# Aim
In the material below, find all lines with the string "rigid" and copy them.

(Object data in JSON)
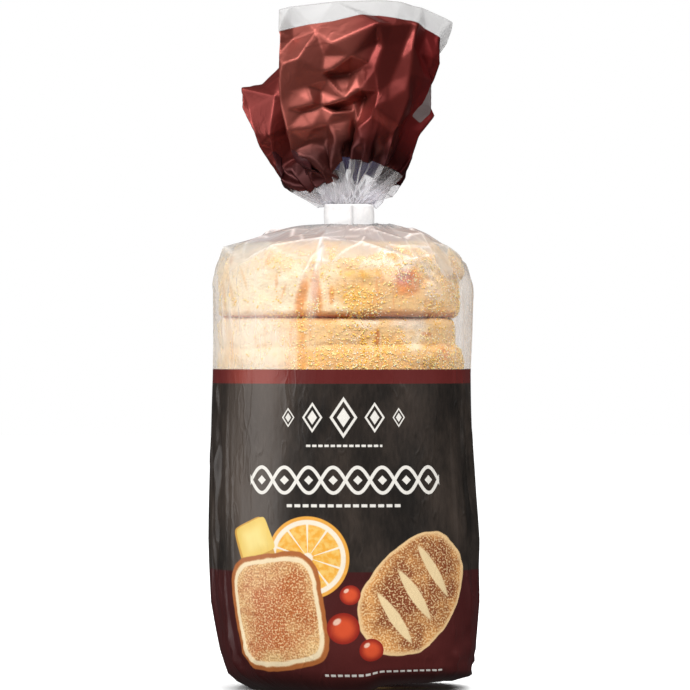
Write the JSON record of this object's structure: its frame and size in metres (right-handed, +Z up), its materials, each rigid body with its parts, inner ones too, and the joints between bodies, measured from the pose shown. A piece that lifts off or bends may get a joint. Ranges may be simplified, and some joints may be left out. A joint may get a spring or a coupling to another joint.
{
  "type": "bag of english muffins",
  "caption": "Film bag of stacked round flat breads, printed round its lower part, with its neck gathered in a band under a flared mouth.",
  "frame": {"origin": "on the base plane, under the middle of the bag", "axes": "+Z up along the stack of breads, -Y towards the printed front, +X to the right of someone who looks at the front"},
  "size_m": [0.1012, 0.0944, 0.2576],
  "materials": {
    "printed_film": "glossy printed polypropylene film, clear above the print",
    "white_band": "satin white tape",
    "bread_crust": "dry floury baked crust",
    "semolina": "dry yellow grains"
  },
  "bodies": {
    "root": {"bag": "printed_film", "neck_band": "white_band"}
  },
  "joints": []
}
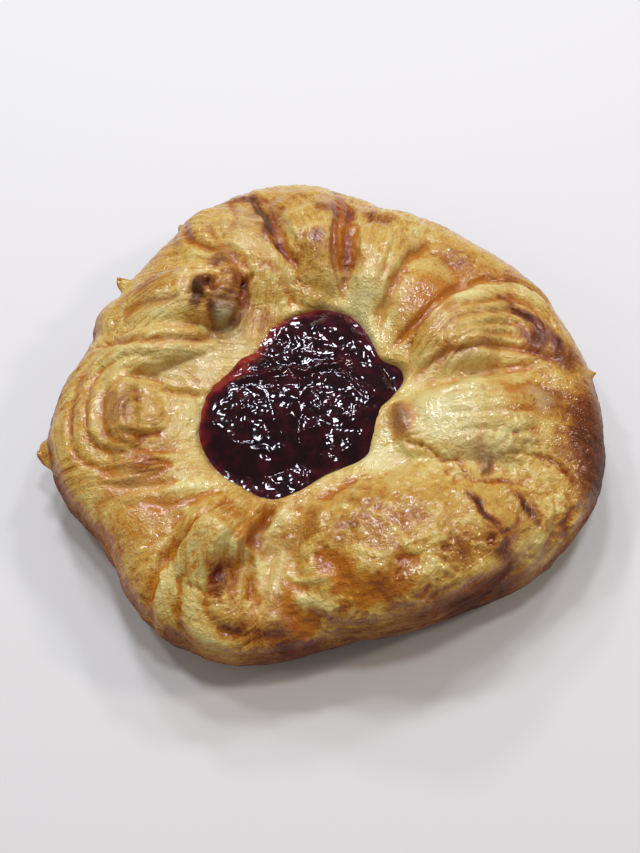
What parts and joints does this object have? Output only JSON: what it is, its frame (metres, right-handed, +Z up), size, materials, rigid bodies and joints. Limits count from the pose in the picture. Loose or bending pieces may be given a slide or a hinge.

# Solution
Write the JSON record of this object's structure: its frame and size in metres (right-handed, +Z up), its materials, each rigid body with its parts, inner ones too, and the joints between bodies, measured from the pose shown. A piece that lifts off or bends may get a joint. Ranges may be simplified, and some joints may be left out. A joint may get a spring or a coupling to another joint.
What parts and joints does this object have? Output only JSON: what it is, its frame (metres, right-handed, +Z up), size, materials, rigid bodies and joints. Limits count from the pose in the picture. Loose or bending pieces may be given a slide or a hinge.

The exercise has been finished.